** start of Data provided **

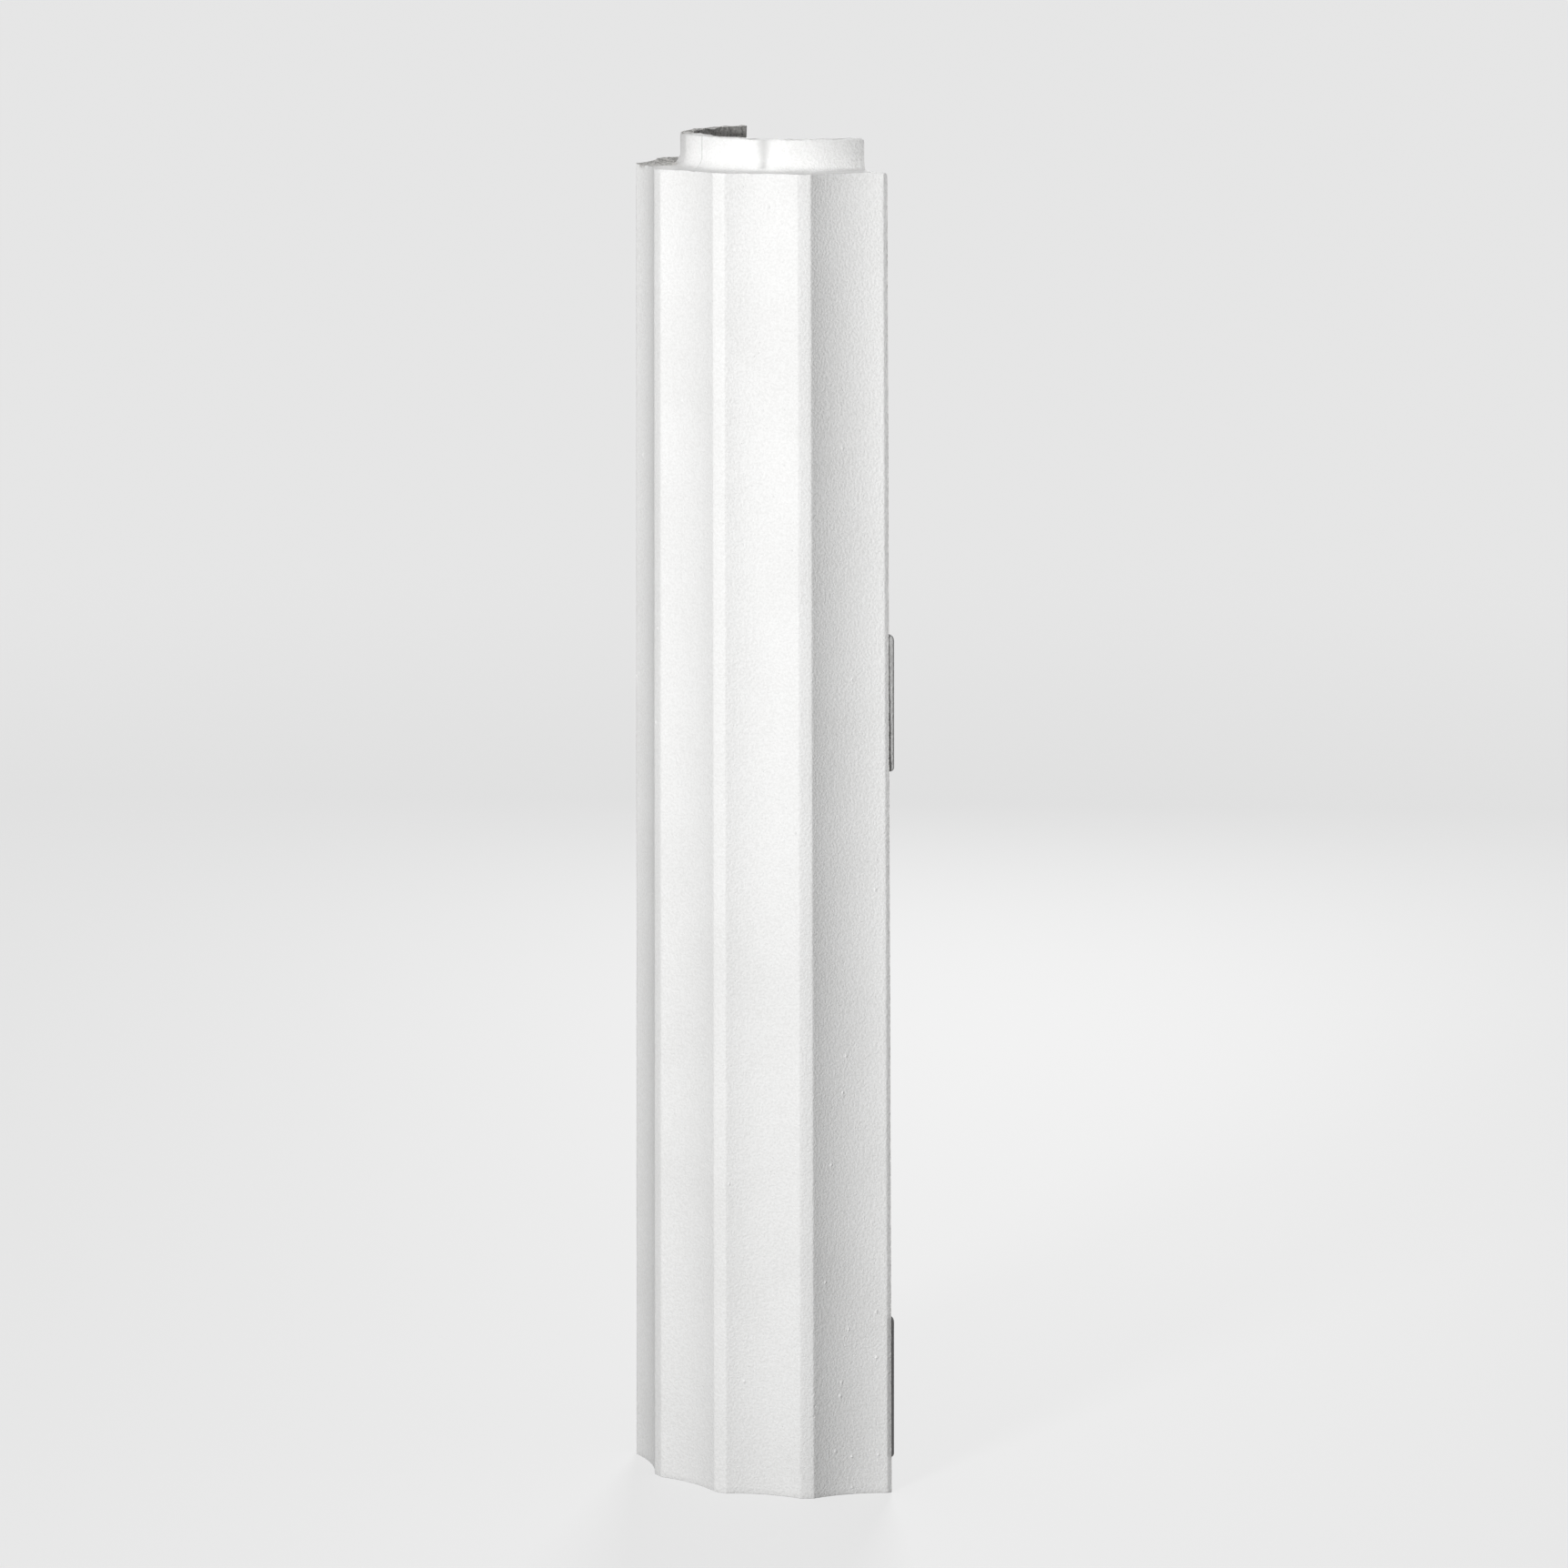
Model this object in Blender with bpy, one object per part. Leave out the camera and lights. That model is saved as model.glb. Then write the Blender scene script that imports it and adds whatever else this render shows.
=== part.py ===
"""A half column shaft: a fluted, tapering half round, cast in one piece in rigid foam.

It is open behind and hollow from end to end. A plain neck stands on its upper ledge, and whatever
comes next drops over it. Tongues on one leg and rebates in the other key two identical halves
together, back to back, into a whole column.
"""

import math

import bmesh
import bpy
from mathutils import Matrix, Vector

# Shaft: a half round that narrows in a straight line from its foot to its ledge
SHAFT_HEIGHT = 1.0
FOOT_RADIUS = 0.132
LEDGE_RADIUS = 0.1257
BACK_TRIM = 0.0016  # what the saw takes off the true half round behind

# Flutes: shallow hollows cut square at both ends, with a flat listel between two of them
FLUTE_COUNT = 6
LISTEL_WIDTH = 0.0104
FLUTE_SINK = 0.0043  # at the foot, below the straight line from listel to listel
FLUTE_FACETS = 10

# Neck: the plain ring that stands on the ledge
NECK_HEIGHT = 0.024
NECK_RADIUS = 0.0925
NECK_WALL = 0.0105
NECK_FILLET = 0.008
FILLET_FACETS = 6
RIM_ROUNDING = 0.002
RIM_FACETS = 3

# Bore: its mouth fits round the same neck on the piece below
SOCKET_CLEARANCE = 0.0015

# Tongues: two keys in one upright line on the right leg, met by two rebates in the left leg
LOWER_TONGUE_FOOT = 0.0255
LOWER_TONGUE_LENGTH = 0.1113
UPPER_TONGUE_FOOT = 0.5537
UPPER_TONGUE_LENGTH = 0.1039
TONGUE_REACH = 0.006
TONGUE_THICKNESS = 0.012
TONGUE_INSET = 0.005  # from the outline at the foot to the tongues' outer side
TONGUE_TOP_CORNER = 0.0055
TONGUE_FOOT_CORNER = 0.003
TONGUE_CORNER_FACETS = 4
TONGUE_EDGE_ROUNDING = 0.0025
TONGUE_EDGE_FACETS = 3
TONGUE_ROOT = 0.0025  # how deep a tongue's block starts inside the leg
REBATE_CLEARANCE = 0.001
REBATE_RUN_OUT = 0.006  # how far past the outline a rebate's cutter reaches

# The column's axis lies behind the middle of the part's depth, tongues included
AXIS_Y = (FOOT_RADIUS + BACK_TRIM - TONGUE_REACH) / 2

# Facets that meet at less than this angle are shaded as one smooth surface
SMOOTH_ANGLE = math.radians(16)

PRIMER_WHITE = (0.83, 0.83, 0.82, 1)
PRIMER_ROUGHNESS = 0.62


def remove_everything():
    """Start from an empty scene."""
    for thing in list(bpy.data.objects):
        bpy.data.objects.remove(thing, do_unlink=True)


def primed_foam():
    """White primer over rigid foam."""
    material = bpy.data.materials.new("primed_foam")
    material.use_nodes = True
    shader = material.node_tree.nodes["Principled BSDF"]
    shader.inputs["Base Color"].default_value = PRIMER_WHITE
    shader.inputs["Roughness"].default_value = PRIMER_ROUGHNESS
    shader.inputs["Metallic"].default_value = 0
    return material


def on_circle(radius, angle):
    """A point on a circle round the axis; the angle runs from +X over the front to -X."""
    return Vector((radius * math.cos(angle), -radius * math.sin(angle)))


def flute_arc(start, end):
    """The hollow of one flute, as an arc between the listel edges at two angles."""
    first, last = on_circle(FOOT_RADIUS, start), on_circle(FOOT_RADIUS, end)
    along = (last - first).normalized()
    middle = (first + last) / 2
    outward = middle.normalized()
    half_chord = (last - first).length / 2
    radius = (half_chord ** 2 + FLUTE_SINK ** 2) / (2 * FLUTE_SINK)
    centre = middle + outward * (radius - FLUTE_SINK)
    half_turn = math.asin(half_chord / radius)
    points = []
    for step in range(FLUTE_FACETS + 1):
        turn = half_turn * (2 * step / FLUTE_FACETS - 1)
        points.append(centre + along * radius * math.sin(turn) - outward * radius * math.cos(turn))
    return points


def fluted_outline():
    """The outline's corners at the foot, from the right leg round the front to the left leg."""
    pitch = math.pi / FLUTE_COUNT
    half_listel = LISTEL_WIDTH / 2 / FOOT_RADIUS
    corners = []
    for flute in range(FLUTE_COUNT):
        corners.append(on_circle(FOOT_RADIUS, flute * pitch))
        corners += flute_arc(flute * pitch + half_listel, (flute + 1) * pitch - half_listel)
    corners.append(on_circle(FOOT_RADIUS, math.pi))
    return corners


def quarter_turn(centre_radius, centre_height, radius, start, end, facets):
    """Points of an arc in the wall's section, as (radius, height)."""
    points = []
    for step in range(facets + 1):
        turn = math.radians(start + (end - start) * step / facets)
        points.append((centre_radius + radius * math.cos(turn), centre_height + radius * math.sin(turn)))
    return points


def wall_section():
    """The wall cut through from foot to rim, as (radius, height): up the outside, down the bore."""
    rim = SHAFT_HEIGHT + NECK_HEIGHT
    socket_radius = NECK_RADIUS + SOCKET_CLEARANCE
    lead_in = NECK_FILLET + SOCKET_CLEARANCE
    points = [(FOOT_RADIUS, 0), (LEDGE_RADIUS, SHAFT_HEIGHT)]
    points += quarter_turn(
        NECK_RADIUS + NECK_FILLET, SHAFT_HEIGHT + NECK_FILLET, NECK_FILLET, 270, 180, FILLET_FACETS
    )
    points += quarter_turn(NECK_RADIUS - RIM_ROUNDING, rim - RIM_ROUNDING, RIM_ROUNDING, 0, 90, RIM_FACETS)
    points.append((NECK_RADIUS - NECK_WALL, rim))
    points.append((socket_radius, lead_in))
    points.append((socket_radius + lead_in, 0))
    return points


def shaft_mesh():
    """Spin the wall's section half way round, press the flutes in and saw the back flat."""
    corners = fluted_outline()
    steps = len(corners) - 1
    section = wall_section()
    shaft = bmesh.new()
    place = shaft.verts.layers.int.new("place")
    for number, (radius, height) in enumerate(section):
        shaft.verts.new((radius, 0, height))[place] = number
    shaft.faces.new(shaft.verts)
    bmesh.ops.spin(
        shaft, geom=shaft.faces[:], cent=(0, 0, 0), axis=(0, 0, 1), angle=-math.pi, steps=steps
    )
    for vert in shaft.verts:
        turn = abs(math.atan2(-vert.co.y, vert.co.x))
        corner = corners[round(turn / math.pi * steps)]
        radius, height = section[vert[place]]
        if vert[place] < 2:
            vert.co.xy = corner * radius / FOOT_RADIUS
        else:
            vert.co.xy = corner.normalized() * radius
    cut = bmesh.ops.bisect_plane(
        shaft, geom=shaft.verts[:] + shaft.edges[:] + shaft.faces[:],
        plane_co=(0, -BACK_TRIM, 0), plane_no=(0, 1, 0), clear_outer=True,
    )
    sawn_edges = [part for part in cut["geom_cut"] if isinstance(part, bmesh.types.BMEdge)]
    bmesh.ops.holes_fill(shaft, edges=sawn_edges, sides=0)
    bmesh.ops.recalc_face_normals(shaft, faces=shaft.faces)
    mesh = bpy.data.meshes.new("half_column_shaft")
    shaft.to_mesh(mesh)
    shaft.free()
    mesh.shade_smooth()
    mesh.set_sharp_from_angle(angle=SMOOTH_ANGLE)
    return mesh


def key_mesh(name, foot, length, outside, spare):
    """A tongue, seen from the back's plane, with a rounded nose and a spare width round it."""
    inside = FOOT_RADIUS - TONGUE_INSET - TONGUE_THICKNESS
    low = Vector((inside - spare, -TONGUE_ROOT, foot - spare))
    high = Vector((outside, TONGUE_REACH + spare, foot + length + spare))
    key = bmesh.new()
    bmesh.ops.create_cube(key, size=1)
    bmesh.ops.scale(key, vec=high - low, verts=key.verts)
    bmesh.ops.translate(key, vec=(low + high) / 2, verts=key.verts)
    for height, corner in ((high.z, TONGUE_TOP_CORNER), (low.z, TONGUE_FOOT_CORNER)):
        nose_end = [
            edge for edge in key.edges
            if all(vert.co.y > 0 and abs(vert.co.z - height) < 1e-5 for vert in edge.verts)
        ]
        bmesh.ops.bevel(
            key, geom=nose_end, offset=corner, offset_type="OFFSET", affect="EDGES",
            segments=TONGUE_CORNER_FACETS, profile=0.5, material=-1,
        )
    long_edges = [
        edge for edge in key.edges
        if any(vert.co.y > 0 for vert in edge.verts) and abs(edge.verts[0].co.x - edge.verts[1].co.x) < 1e-5
    ]
    bmesh.ops.bevel(
        key, geom=long_edges, offset=TONGUE_EDGE_ROUNDING, offset_type="OFFSET", affect="EDGES",
        segments=TONGUE_EDGE_FACETS, profile=0.5, material=-1,
    )
    bmesh.ops.recalc_face_normals(key, faces=key.faces)
    mesh = bpy.data.meshes.new(name)
    key.to_mesh(mesh)
    key.free()
    return mesh


def add_guide(shaft, mesh, operation):
    """Join a block to the shaft, or cut it out, and keep the block itself as a hidden guide."""
    guide = bpy.data.objects.new(mesh.name, mesh)
    guide.parent = shaft
    guide.display_type = "WIRE"
    guide.hide_render = True
    bpy.context.collection.objects.link(guide)
    change = shaft.modifiers.new(mesh.name, "BOOLEAN")
    change.operation = operation
    change.solver = "EXACT"
    change.object = guide


def half_column_shaft():
    """The whole casting: wall, neck, tongues and rebates."""
    shaft = bpy.data.objects.new("half_column_shaft", shaft_mesh())
    shaft.data.materials.append(primed_foam())
    shaft.location = (0, AXIS_Y, 0)
    bpy.context.collection.objects.link(shaft)
    keys = {
        "lower": (LOWER_TONGUE_FOOT, LOWER_TONGUE_LENGTH),
        "upper": (UPPER_TONGUE_FOOT, UPPER_TONGUE_LENGTH),
    }
    to_back = Matrix.Translation((0, -BACK_TRIM, 0))
    for level, (foot, length) in keys.items():
        tongue = key_mesh(f"{level}_tongue", foot, length, FOOT_RADIUS - TONGUE_INSET, 0)
        tongue.transform(to_back)
        add_guide(shaft, tongue, "UNION")
        # The other half's tongue, with room round it, comes in from behind; the rebate is open outside
        rebate = key_mesh(f"{level}_rebate", foot, length, FOOT_RADIUS + REBATE_RUN_OUT, REBATE_CLEARANCE)
        rebate.transform(to_back @ Matrix.Rotation(math.pi, 4, "Z"))
        add_guide(shaft, rebate, "DIFFERENCE")


remove_everything()
half_column_shaft()
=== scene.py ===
# %% [markdown]
# # A half column shaft, cast in rigid foam
#
# This lesson dresses one casting: a fluted half round, a metre tall, that is moulded in rigid foam and
# leaves the mould with a coat of white primer. The solid that it starts from has the right sizes and
# joins. What it lacks is the surface of a real casting: soft arrises, slightly wavy flutes, blisters
# under the paint, bare foam where no paint reaches, and light that shows all of these.
#
# The first cell loads that solid as a fixed frame and keeps its box, so that the last cell can prove
# that the dressed piece still fits in it.

# %% Load the frame
import math
import random

import bmesh
import bpy
from mathutils import Matrix, Vector, kdtree, noise
from mathutils.bvhtree import BVHTree


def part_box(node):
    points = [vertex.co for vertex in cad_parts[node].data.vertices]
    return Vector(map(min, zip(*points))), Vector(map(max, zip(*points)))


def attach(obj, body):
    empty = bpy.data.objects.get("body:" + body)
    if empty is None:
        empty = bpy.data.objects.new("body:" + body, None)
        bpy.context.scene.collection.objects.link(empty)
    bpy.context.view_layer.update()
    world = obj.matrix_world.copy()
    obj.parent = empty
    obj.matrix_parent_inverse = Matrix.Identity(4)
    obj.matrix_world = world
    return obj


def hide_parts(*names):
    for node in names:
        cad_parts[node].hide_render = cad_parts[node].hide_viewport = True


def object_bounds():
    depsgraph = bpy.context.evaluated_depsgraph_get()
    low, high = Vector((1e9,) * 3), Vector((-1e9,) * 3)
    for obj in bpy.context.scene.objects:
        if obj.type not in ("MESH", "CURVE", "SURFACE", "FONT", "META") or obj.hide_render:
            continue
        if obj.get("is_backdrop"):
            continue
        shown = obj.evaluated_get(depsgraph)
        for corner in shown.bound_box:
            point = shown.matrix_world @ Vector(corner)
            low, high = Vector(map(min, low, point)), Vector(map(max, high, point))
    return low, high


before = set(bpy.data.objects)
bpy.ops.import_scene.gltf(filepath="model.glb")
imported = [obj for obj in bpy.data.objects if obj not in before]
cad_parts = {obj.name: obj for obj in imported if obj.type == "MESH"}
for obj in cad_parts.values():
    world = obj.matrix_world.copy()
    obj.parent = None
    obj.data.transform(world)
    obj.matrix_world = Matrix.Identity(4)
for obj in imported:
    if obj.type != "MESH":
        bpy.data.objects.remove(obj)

SOLID = "half_column_shaft"
solid_box = [list(corner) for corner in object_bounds()]
low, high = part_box(SOLID)
print("The solid measures", [round(1000 * (b - a), 1) for a, b in zip(low, high)], "mm")

# %% [markdown]
# ## The camera
#
# The camera comes first, because some of the blisters are placed by where a photograph shows them. A
# camera can be placed by eye, but then every pixel that is read from the picture is a little wrong.
# This one was worked out from the places of edges whose size is known: its distance, height and tilt
# are real lengths and angles, and the focal length is in pixels of a picture 1724 pixels wide. Seen
# from above, it stands 60 degrees round from the front, towards the right leg.

# %% Camera
PHOTO_WIDTH = 1724
FOCAL_PIXELS = 7044.2
SENSOR = 36
FOOT_RADIUS = 0.132
AXIS = Vector((0, low.y + FOOT_RADIUS, 0))
CAMERA_AZIMUTH = math.radians(60)
CAMERA_DISTANCE = 4.8243
CAMERA_ASIDE = 0.0158
CAMERA_HEIGHT = 1.3354
CAMERA_TILT = math.radians(9.5187)
CAMERA_ROLL = math.radians(-0.165)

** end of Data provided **

Written task = Exactly reproduce the lines that run from the line bearing "# The other" through the line bearing "obj.matrix_world = world", with both end lines included.

Written solution =
        # The other half's tongue, with room round it, comes in from behind; the rebate is open outside
        rebate = key_mesh(f"{level}_rebate", foot, length, FOOT_RADIUS + REBATE_RUN_OUT, REBATE_CLEARANCE)
        rebate.transform(to_back @ Matrix.Rotation(math.pi, 4, "Z"))
        add_guide(shaft, rebate, "DIFFERENCE")


remove_everything()
half_column_shaft()
=== scene.py ===
# %% [markdown]
# # A half column shaft, cast in rigid foam
#
# This lesson dresses one casting: a fluted half round, a metre tall, that is moulded in rigid foam and
# leaves the mould with a coat of white primer. The solid that it starts from has the right sizes and
# joins. What it lacks is the surface of a real casting: soft arrises, slightly wavy flutes, blisters
# under the paint, bare foam where no paint reaches, and light that shows all of these.
#
# The first cell loads that solid as a fixed frame and keeps its box, so that the last cell can prove
# that the dressed piece still fits in it.

# %% Load the frame
import math
import random

import bmesh
import bpy
from mathutils import Matrix, Vector, kdtree, noise
from mathutils.bvhtree import BVHTree


def part_box(node):
    points = [vertex.co for vertex in cad_parts[node].data.vertices]
    return Vector(map(min, zip(*points))), Vector(map(max, zip(*points)))


def attach(obj, body):
    empty = bpy.data.objects.get("body:" + body)
    if empty is None:
        empty = bpy.data.objects.new("body:" + body, None)
        bpy.context.scene.collection.objects.link(empty)
    bpy.context.view_layer.update()
    world = obj.matrix_world.copy()
    obj.parent = empty
    obj.matrix_parent_inverse = Matrix.Identity(4)
    obj.matrix_world = world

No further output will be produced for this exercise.